If I had been given the chance to choose a name for another human being I am quite certain it would not have been a task lightly undertaken. My instinctive thought is that the name would have to be one which captured a specific flavour not just some annoying spelling. For me a name not only symbolizes something but also forecasts a disposition, preferably along the lines of refinement and certainly nothing associated with country music or bohunks.
My own names appear to have been chosen for a very simple reason, a bow to my mother’s brother (Larry), my father’s father (George) and my father (Bill). These choices hardly qualify as particularly creative and indeed I have often mourned that I hadn’t some more dynamic name like Travis, Quintin or Beverly. Thankfully however I have not been saddled with some preposterous name which sounds like a coined corporate name such as Corwin. I have had to settle for mere family names.
My Uncle Larry was my mother’s youngest sibling. From what I can gather Larry was full of mischief. He always had a twinkle in his eye. He apparently conducted the usual brotherly taunts of my mother and their elder sister, Lucille. At what I suspect was a young age Larry moved from the Northern Ontario town where he grew up to the United States (Detroit) and joined the US Army. I believe he served in a US campaign abroad (though sadly his obituary contains nothing about his life other than the names of his immediate family). In addition to having given me my first name, Larry appears to have imparted to me his love of food and automobiles. The very first recollection I have of Larry is of a visit he and his wife, Mary, and children, Michael and Denise, made to Canada in a shiny new Pontiac Bonneville convertible. It was an exceedingly large and powerful automobile and I knew even then (I couldn’t have been more than 10 years old) that the machine held great attraction for me. Larry, like his wife and daughter, was spherical. They exemplified everything that is vulgar about over-indulgent Americans (though Michael escaped the condemnation). I was always amused that Larry had moved to the United States because his father originally came from Massachusetts. I have a notorious affection for the Americans so I am happy that there is a strain of the breeding in my blood. While Larry came from a very modest background, he married “well” and lived “large”. His children never graduated much beyond middle class but they were kind and generous people. I have a small insight into the family because we visited Larry’s son’s family in the Detroit area when my cousin Michael died in 2013. At that same time, Larry was obviously declining rapidly and we never saw either him or Denise. They were reclusive with grief. Our entire time was spent with Michael’s immediate family.

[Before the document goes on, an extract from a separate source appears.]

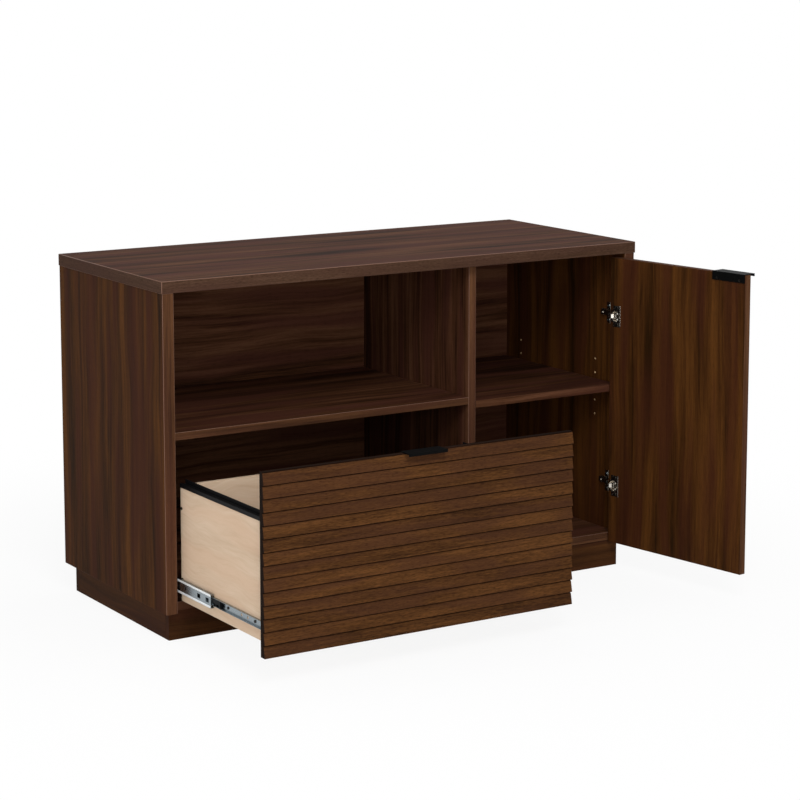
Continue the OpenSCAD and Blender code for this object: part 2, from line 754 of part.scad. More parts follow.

I never knew my grandfather, George, much better than any other relative of my family. I only met George on a couple of occasions at most. He was tall with a short grey crew cut. I can’t remember a thing he may have said to me. He was an entrepreneur (wholesale fish, maple products and silver foxes) in Fredericton, NB where he raised a family of seven children in a large house on the St. John’s River. He invested heavily in Canadian Pacific Railway and he too liked large automobiles (Packards). When he died he owned about forty watches, four of which I inherited, including three pocket watches, two gold, the other sterling silver. My father’s side of the family was clearly the more well-to-do and it became commingled with another notable family in the area when my father’s sister married into it. My grandfather had likely inherited some wealth from his own father as there is a small park in the Province named after him. It appears that I am the only “professional” in the family.
As odd as it may sound I knew my own father only slightly better than my uncle and my grandfather. Because I went to boarding school so early in life I effectively left the family at age 13 and never returned. My father was a career military man (RCAF) and diplomat (attaché), sober and not what I would call an exciting personality. His interests (golf, fishing and gardening) were never shared by me. If I could avoid being with him, I did. Communication between us was always strained. I have good reason to believe he resented my uppityness which while philosophically excusable nonetheless spoke to the deep lack of appreciation which we each had for the other. As the saying goes, we didn’t have a lot in common.